Executive Director of Project Alert On Violence Against Women, Josephine Effah-Chukwuma, said it was an auspicious time to express “great joy and profound gratitude to God” for coming this far in its journey of advocating zero tolerance for all forms of violence against women.

Effah-Chukwuma went down memory lane to highlight how in 1999 she founded Project Alert along with five other women from various professions who formed the Board of Trustee of the organisation to “promote and protect the rights of women and young girls in Nigeria in particular, and Africa in general” and thanked all those who have contributed in various ways to the successes they have recorded.

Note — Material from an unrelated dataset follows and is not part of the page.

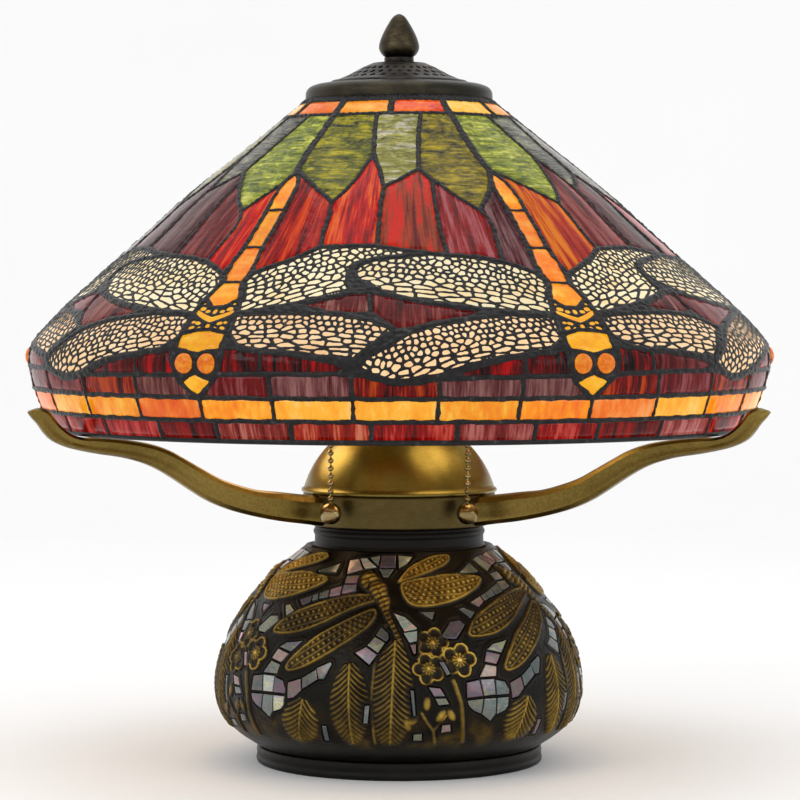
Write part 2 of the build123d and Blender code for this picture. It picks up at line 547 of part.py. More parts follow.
# ---- ring, arms, screws and dome -------------------------------------------
with BuildPart() as arm_ring:
    with BuildSketch(Plane.XZ):
        with BuildLine():
            Polyline((ROD_R + 0.2, RING_Z0), (48.6, RING_Z0), (RING_R0, 131.6), (50.6, 136.0),
                     (52.2, 142.0), (RING_R1, 146.0), (RING_R1, RING_Z1), (47.5, RING_Z1),
                     (46.8, 142.0), (46.2, 133.8), (ROD_R + 0.2, 133.8), (ROD_R + 0.2, RING_Z0))
        make_face()
    revolve(axis=Axis.Z)
    for angle in ARM_ANGLES.values():
        out = Vector(sin(radians(angle)), -cos(radians(angle)), 0)
        for start, radius in ((SCREW_SEAT - 8, 3.9), (SCREW_SEAT - 1, 2.05)):
            with BuildSketch(Plane(origin=out * start + Vector(0, 0, SCREW_Z),
                                   x_dir=Vector(0, 0, 1).cross(out), z_dir=out)):
                Circle(radius)
            extrude(amount=8 if radius > 3 else 12, mode=Mode.SUBTRACT)
write(arm_ring, "arm_ring")

ARM_SIDE = [(44, 147.3), (56.0, 147.9), (67.8, 149.6), (89.0, 152.0), (102.8, 155.6), (111.8, 159.1),
            (124.2, 165.8), (136.0, 172.2), (152.2, 178.3), (170.0, 181.2), (187.5, 182.6),
            (194.3, 182.6), (199.1, 186.0), (205.1, 190.6), (208.6, 196.2), (213.7, 198.3),
            (220.9, 196.6), (218.6, 193.3), (215.3, 190.1), (210.3, 183.9), (206.4, 180.7),
            (198.5, 177.3), (182.1, 173.8), (160.3, 170.0), (144.7, 163.3), (133.6, 156.6),
            (123.0, 149.9), (108.2, 143.0), (96.9, 139.4), (80.0, 135.5), (61.7, 132.7), (44, 131.0)]
for side, angle in ARM_ANGLES.items():
    out = Vector(sin(radians(angle)), -cos(radians(angle)), 0)
    across = Vector(0, 0, 1).cross(out)
    with BuildPart() as arm:
        with BuildSketch(Plane(origin=across * (-ARM_T / 2), x_dir=out, z_dir=across * -1)):
            Polygon(*ARM_SIDE, align=None)
        extrude(amount=-ARM_T)
        with BuildSketch(Plane.XZ):
            with BuildLine():
                Polyline((0, 120), (48.7, 120), (48.7, 130.3), (RING_R0 + 0.1, 131.6), (50.7, 136.0),
                         (52.3, 142.0), (RING_R1 + 0.1, 146.0), (RING_R1 + 0.1, 160), (0, 160), (0, 120))
            make_face()
        revolve(axis=Axis.Z, mode=Mode.SUBTRACT)
        # tapped hole for the screw that comes through the ring
        with BuildSketch(Plane(origin=out * 40 + Vector(0, 0, SCREW_Z), x_dir=across, z_dir=out)):
            Circle(2.05)
        extrude(amount=28, mode=Mode.SUBTRACT)
    write(arm, f"arm_{side}")

with BuildPart() as arm_screws:
    for angle in ARM_ANGLES.values():
        out = Vector(sin(radians(angle)), -cos(radians(angle)), 0)
        across = Vector(0, 0, 1).cross(out)
        with BuildSketch(Plane(origin=out * (SCREW_SEAT - 3) + Vector(0, 0, SCREW_Z), x_dir=across, z_dir=out)):
            Circle(3.6)
        extrude(amount=3.0)
        with BuildSketch(Plane(origin=out * (SCREW_SEAT - 1) + Vector(0, 0, SCREW_Z), x_dir=across, z_dir=out)):
            Circle(1.95)
        extrude(amount=20)
write(arm_screws, "arm_screws")

with BuildPart() as heat_dome:
    with BuildSketch(Plane.XZ):
        with Locations((0, DOME_CZ)):
            Circle(DOME_R)
            Circle(DOME_R - DOME_T, mode=Mode.SUBTRACT)
        with Locations((-100, 100)):
            Rectangle(200, 200, mode=Mode.SUBTRACT)
        with Locations((0, RING_Z1 - 50)):
            Rectangle(200, 100, mode=Mode.SUBTRACT)
        with Locations((0, 190)):
            Rectangle(2 * (ROD_R + 0.2), 20, mode=Mode.SUBTRACT)
    revolve(axis=Axis.Z)
write(heat_dome, "heat_dome")

# ---- lamp cluster, sockets and bulbs ------------------------------------------
with BuildPart() as cluster_body:
    with BuildSketch(Plane.XZ):
        with BuildLine():
            Polyline((ROD_R + 0.2, 206.0), (9.0, 206.0), (11.5, 209.0), (15.0, 212.0), (15.0, 232.0),
                     (12.0, 235.5), (8.0, 238.0), (ROD_R + 0.2, 238.0), (ROD_R + 0.2, 206.0))
        make_face()
    revolve(axis=Axis.Z)
    for sx in (1, -1):
        with BuildSketch(Plane(origin=(0, 0, SOCKET_Z), x_dir=(0, 1, 0),
                               z_dir=(sx * cos(radians(SOCKET_TILT)), 0, sin(radians(SOCKET_TILT)))).offset(8)):
            Circle(5.0)
        extrude(amount=12.0)
    with BuildSketch(Plane.XY.offset(200)):
        Circle(ROD_R + 0.2)
    extrude(amount=40, mode=Mode.SUBTRACT)
write(cluster_body, "cluster_body")


def socket_frame(sx):
    """Plane whose local Y runs outwards along the socket's axis."""
    t = radians(SOCKET_TILT)
    along = Vector(sx * cos(t), 0, sin(t))
    side = Vector(0, 1, 0)
    return Plane(origin=(0, 0, SOCKET_Z), x_dir=side, z_dir=side.cross(along)), along


GUIDE_Z = SOCKET_Z + CHAIN_X * sin(radians(SOCKET_TILT)) / cos(radians(SOCKET_TILT))
for side, sx in (("right", 1), ("left", -1)):
    half_plane, along = socket_frame(sx)
    spin = Axis((0, 0, SOCKET_Z), along)

    with BuildPart() as socket_cap:
        with BuildSketch(half_plane):
            with BuildLine():
                Polyline((5.3, 20.3), (8.0, 20.3), (13.0, 22.0), (16.4, 25.5), (17.2, 31.8),
                         (15.2, 31.8), (14.6, 26.5), (11.5, 23.6), (5.3, 22.4), (5.3, 20.3))
            make_face()
        revolve(axis=spin)
    write(socket_cap, f"socket_cap_{side}")

    with BuildPart() as socket_shell:
        with BuildSketch(half_plane):
            with BuildLine():
                Polyline((15.6, 32.0), (17.4, 32.0), (17.6, 34.5), (16.6, 36.0), (16.6, 60.0),
                         (17.6, 62.0), (17.6, 65.0), (16.2, 65.0), (15.6, 60.0), (15.6, 32.0))
            make_face()
        revolve(axis=spin)
        with BuildSketch(Plane(origin=(sx * CHAIN_X, 0, GUIDE_Z), x_dir=(1, 0, 0), z_dir=(0, -1, 0))):
            Circle(3.35)
        extrude(amount=25, mode=Mode.SUBTRACT)
    write(socket_shell, f"socket_shell_{side}")

    with BuildPart() as socket_core:
        with BuildSketch(half_plane):
            with BuildLine():
                Polyline((0, 24.6), (10.0, 24.6), (13.8, 27.5), (15.2, 32.0), (15.2, 43.0), (14.2, 44.0),
                         (14.2, 62.0), (13.6, 62.0), (13.6, 43.0), (0, 43.0), (0, 24.6))
            make_face()
        revolve(axis=spin)
        with BuildSketch(Plane(origin=(sx * CHAIN_X, 0, GUIDE_Z), x_dir=(1, 0, 0), z_dir=(0, -1, 0))):
            Circle(3.35)
        extrude(amount=25, mode=Mode.SUBTRACT)
    write(socket_core, f"socket_core_{side}")

    # Bent tube that leads the pull chain out of the socket and down.
    with BuildPart() as chain_guide:
        with BuildSketch(Plane(origin=(sx * CHAIN_X, -11, GUIDE_Z), x_dir=(1, 0, 0), z_dir=(0, -1, 0))):
            Circle(2.9)
        extrude(amount=-CHAIN_Y - 11 - 1.0)
        with BuildSketch(Plane(origin=(sx * CHAIN_X, CHAIN_Y, GUIDE_Z + 4.6))):
            Circle(3.7)
        extrude(amount=-13.6)
        with BuildSketch(Plane(origin=(sx * CHAIN_X, CHAIN_Y, GUIDE_Z - 9.0))):
            Circle(3.7)
        with BuildSketch(Plane(origin=(sx * CHAIN_X, CHAIN_Y, GUIDE_Z - 13.0))):
            Circle(4.7)
        loft()
        with BuildSketch(Plane(origin=(sx * CHAIN_X, CHAIN_Y, GUIDE_Z + 1.6))):
            Circle(2.3)
        extrude(amount=-20, mode=Mode.SUBTRACT)
    write(chain_guide, f"chain_guide_{side}")

    with BuildPart() as bulb_base:
        with BuildSketch(half_plane):
            with BuildLine():
                Polyline((0, 43.6), (4.0, 43.6), (5.0, 45.5), (10.5, 48.0), (12.9, 50.0), (12.9, 66.0),
                         (11.9, 66.0), (11.9, 51.0), (4.0, 47.5), (0, 47.5), (0, 43.6))
            make_face()
        revolve(axis=spin)
    write(bulb_base, f"bulb_base_{side}")

    with BuildPart() as bulb:
        with BuildSketch(half_plane):
            with BuildLine():
                outer = Spline((11.7, 60.0), (12.2, 70.0), (17.0, 83.0), (23.4, 100.0), (24.0, 112.0),
                               (19.5, 127.0), (10.0, 134.8), (0, 137.0),
                               tangents=[(0, 1), (-1, 0)])
                Line((0, 137.0), (0, 136.0))
                inner = Spline((0, 136.0), (9.6, 133.9), (18.7, 126.4), (23.0, 111.8), (22.4, 100.2),
                               (16.0, 83.4), (11.2, 70.2), (10.7, 60.0),
                               tangents=[(1, 0), (0, -1)])
                Line((10.7, 60.0), (11.7, 60.0))
            make_face()
        revolve(axis=spin)
    write(bulb, f"bulb_{side}")

    # Beaded pull chain, with its ball.
    with BuildPart() as pull_chain:
        top = GUIDE_Z - 2.0
        low = BALL_Z + BALL_R + 2.2
        count = int((top - low) / BEAD_PITCH)
        spots = [(sx * CHAIN_X, CHAIN_Y, low + BEAD_PITCH * k) for k in range(count + 1)]
        with BuildSketch(Plane(origin=(sx * CHAIN_X, CHAIN_Y, low - 2.4))):
            Circle(0.5)
        extrude(amount=count * BEAD_PITCH + 2.4)
        with Locations(*spots):
            Sphere(BEAD_R)
    write(pull_chain, f"pull_chain_{side}")

    with BuildPart() as pull_ball:
        with Locations((sx * CHAIN_X, CHAIN_Y, BALL_Z)):
            Sphere(BALL_R)
        with BuildSketch(Plane(origin=(sx * CHAIN_X, CHAIN_Y, low - 2.45))):
            Circle(2.0)
        extrude(amount=-2.2)
        with BuildSketch(Plane(origin=(sx * CHAIN_X, CHAIN_Y, low - 2.4))):
            Circle(0.55)
        extrude(amount=-3.0, mode=Mode.SUBTRACT)
    write(pull_ball, f"pull_ball_{side}")
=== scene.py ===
import bpy, math
import numpy as np
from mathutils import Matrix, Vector
from mathutils.geometry import delaunay_2d_cdt


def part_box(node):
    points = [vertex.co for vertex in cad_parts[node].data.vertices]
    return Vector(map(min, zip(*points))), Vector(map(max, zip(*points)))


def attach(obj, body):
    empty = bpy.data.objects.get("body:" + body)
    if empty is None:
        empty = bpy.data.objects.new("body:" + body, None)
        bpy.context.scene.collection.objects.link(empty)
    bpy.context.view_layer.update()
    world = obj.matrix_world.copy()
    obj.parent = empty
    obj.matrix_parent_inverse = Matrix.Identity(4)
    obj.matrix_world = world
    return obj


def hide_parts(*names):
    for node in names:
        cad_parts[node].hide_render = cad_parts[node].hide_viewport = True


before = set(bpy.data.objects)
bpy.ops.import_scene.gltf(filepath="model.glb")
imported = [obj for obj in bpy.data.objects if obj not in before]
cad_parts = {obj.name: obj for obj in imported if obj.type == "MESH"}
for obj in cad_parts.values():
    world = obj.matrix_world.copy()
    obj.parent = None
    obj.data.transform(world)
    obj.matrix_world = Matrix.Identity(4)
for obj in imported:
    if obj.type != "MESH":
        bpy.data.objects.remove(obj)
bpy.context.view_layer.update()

rng = np.random.default_rng(7)
COL = bpy.context.scene.collection

# =====================================================================
# small helpers
# =====================================================================
def mesh_obj(name, V, F, smooth=True):
    """Mesh from millimetre vertices and quad or triangle faces."""
    V = np.asarray(V, dtype=np.float64) / 1000.0
    me = bpy.data.meshes.new(name)
    if isinstance(F, np.ndarray):
        n, k = F.shape
        me.vertices.add(len(V)); me.vertices.foreach_set("co", V.astype(np.float32).ravel())
        me.loops.add(n * k); me.loops.foreach_set("vertex_index", F.astype(np.int32).ravel())
        me.polygons.add(n)
        me.polygons.foreach_set("loop_start", np.arange(0, n * k, k, dtype=np.int32))
        me.polygons.foreach_set("loop_total", np.full(n, k, dtype=np.int32))
        me.update(calc_edges=True)
    else:
        me.from_pydata([tuple(v) for v in V], [], F)
    me.validate(clean_customdata=False)
    me.polygons.foreach_set("use_smooth", [smooth] * len(me.polygons))
    ob = bpy.data.objects.new(name, me)
    COL.objects.link(ob)
    return ob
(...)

Since then, according to her, it has committed itself to providing information, rendering practical support services to victims/their families and survivors of various in various forms, recording remarkable imprints in the campaign against gender-based violence. It started the first shelter for abused women in Nigeria in 2001. It has rendered legal aid to 1100 women and families, and sheltered over 500 women.

Out of the huge number rendered assistance, the 16 women and their families were celebrated that day because they refused “to be silenced by fear and stigma, battered into submission by religion and culture; and threatened by their families, communities and various state agencies.” Among them were those that have suffered abuses such as domestic violence and sexual abuses.

Delivering the keynote address, Head, Educational Foundation and Administration, University of Lagos, Prof. Ngozi Osarenren commended Effah-Chukwuma for translating her passion of how to stop violence against women into reality.

She noted that all classes of women; rich and poor, educated and uneducated, are subjected to different abuses, and equally blamed women for not resisting when abuses are visited on them.

Osarenren said that rejection of violent abuses of women would leave the society a better place, and charged the female gender not to accept the excuse that the increase in rape is because of the way they dress.

Nollywood actress, Kate Henshaw noted that places such as homes, schools and places of worship are key in dissemination of information on the importance of not meting violence on the female gender. She urged parents to work hard to change the narrative by teaching the boys to respect the female gender.

Founder, Woman of Substance Empowerment Initiative, Dr. Memuna Kadiri, said that it requires the effort of everyone to deal with domestic violence, stressing however, that women have a role to play in curbing it by talking to the boys as a way of redefining the story.

Against the backdrop of complaints of the police not dealing squarely with cases of violence against a woman brought to them, the Divisional Police Officer, Festac Town, Lagos CSP Monday Agbonika said that in real practice, it is the duty of the police to listen to her, protect her, and prevent her from getting back to the source of her abuse, adding however, that poverty in some cases becomes a constraint in protecting her by ensuring justice is done, as the woman may not be economically empowered.

Agbonika added the police is tackling the issue through the modern police project which has a family support units to help with all forms of support from Ministry of Justice. There are also 30 police stations in Lagos with juvenile welfare sections.

He said the way out is collaboration with organisations such as Project Alert to help the police officers and victims deal with the issues appropriately.

A book detailing the experiences of survivors of various forms of violence titled, Our Stories, was launched at the event.